Zhonghua Wang1, Yong Wang1, Reinhard Jetter2
1 College of Agronomy, Northwest A&F University
2 Department of Botany, University of British Columbia

The cuticle of plants is the first protective barrier against the biotic and abiotic stresses from the environment. The components of cuticle include cutin and cuticular waxes which are diversified in different species. Cuticular waxes are known to play a critical role in limiting transpirational water loss across plant surfaces. Comparing to leaves the astomatous tomato fruit is an ideal model system that permits the functional characterization of intact cuticular membranes and therefore allows direct correlation of their permeability for water with their qualitative and quantitative waxes composition.
Composition of tomato cuticular waxes can be categorized as two group compounds. One derived from very long chain fatty acid, mainly consisted of alkanes, alkanols and alkanoic acids. Reduction of the intracuticular aliphatics in the lecer6 mutant to approximately 50% caused a 4‐fold increase in water permeability. Hence, the main portion of the transpiration barrier is located in the intracuticular wax layer, largely determined by the aliphatic constituents. LeCER6 encodes a very-long-chain fatty acid elongase β-ketoacyl-CoA synthase, which involved in the biosynthesis of aliphatic compounds. Another group compounds derived from isoprene include pentacyclic triterpenoids, sterol derivatives. Triterpenoids, which are a group of natural products with important biological functions and medicinal properties, such as anti-microbial activities and anti-inflammatory, were the major components of cuticular waxes in the early development stage in tomato.  More than 10 compounds of triterpenoid have been identified from tomato waxes and the pattern of the triterpenoids remained constant over the ripening stages and different cultivars. To understand the biosynthesis of these triterpenoids, two genes were isolated from tomato fruits and functionally characterized in yeast. Based on the products profiles of these two genes, SlTTS 1 encodes a β-amyrin synthase which produced single product β-amyrin; SlTTS 2 encodes a multifunctional triterpene synthase. The compounds gas chromatography profiles of these two genes displayed a good match with the triterpenoids peak pattern in cuticular waxes, this indicated that all triterpenoids detected in the fruit waxes can be synthesized by the enzymes encoded by SlTTS 1 and SlTTS 2.

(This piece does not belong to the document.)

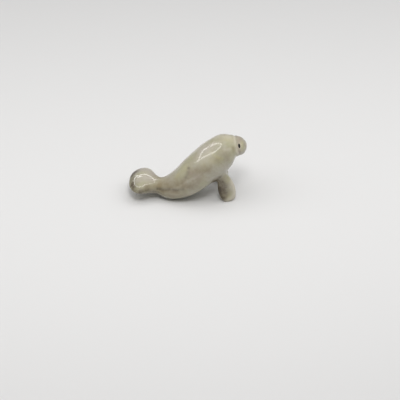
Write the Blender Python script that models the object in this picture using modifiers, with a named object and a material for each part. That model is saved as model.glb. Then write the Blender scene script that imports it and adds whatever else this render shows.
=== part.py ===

Drought resistant plants K. daigremontiana and K. mamorata are two species of Kalanchoe, which is a genus of about 125 species of succulent flowering plants in the family Crassulaceae These plants are cultivated as ornamental houseplants and garden plants. They are popular because of their ease of propagation, low water requirements, and wide variety of flower colors. As an adaptation to arid conditions CAM photosynthesis (Crassulacean Acid Metabolism) is their carbon fixation pathway. The stomata in the leaves remain shut during the day to reduce evapotranspiration, but open at night to collect carbon dioxide (CO2).The waxes on the plant surface are critical for their water saving and survive. To understand the mechanisms of their water saving strategies, leaf waxes compositions were analyzed qualitatively and quantitatively by using GC-FID/MS. Triterpenoids and alkanes are the major compounds of their waxes. We cloned 5 genes encoding oxidosqualene cyclase which involved in the biosynthesis of wax triterpenoids.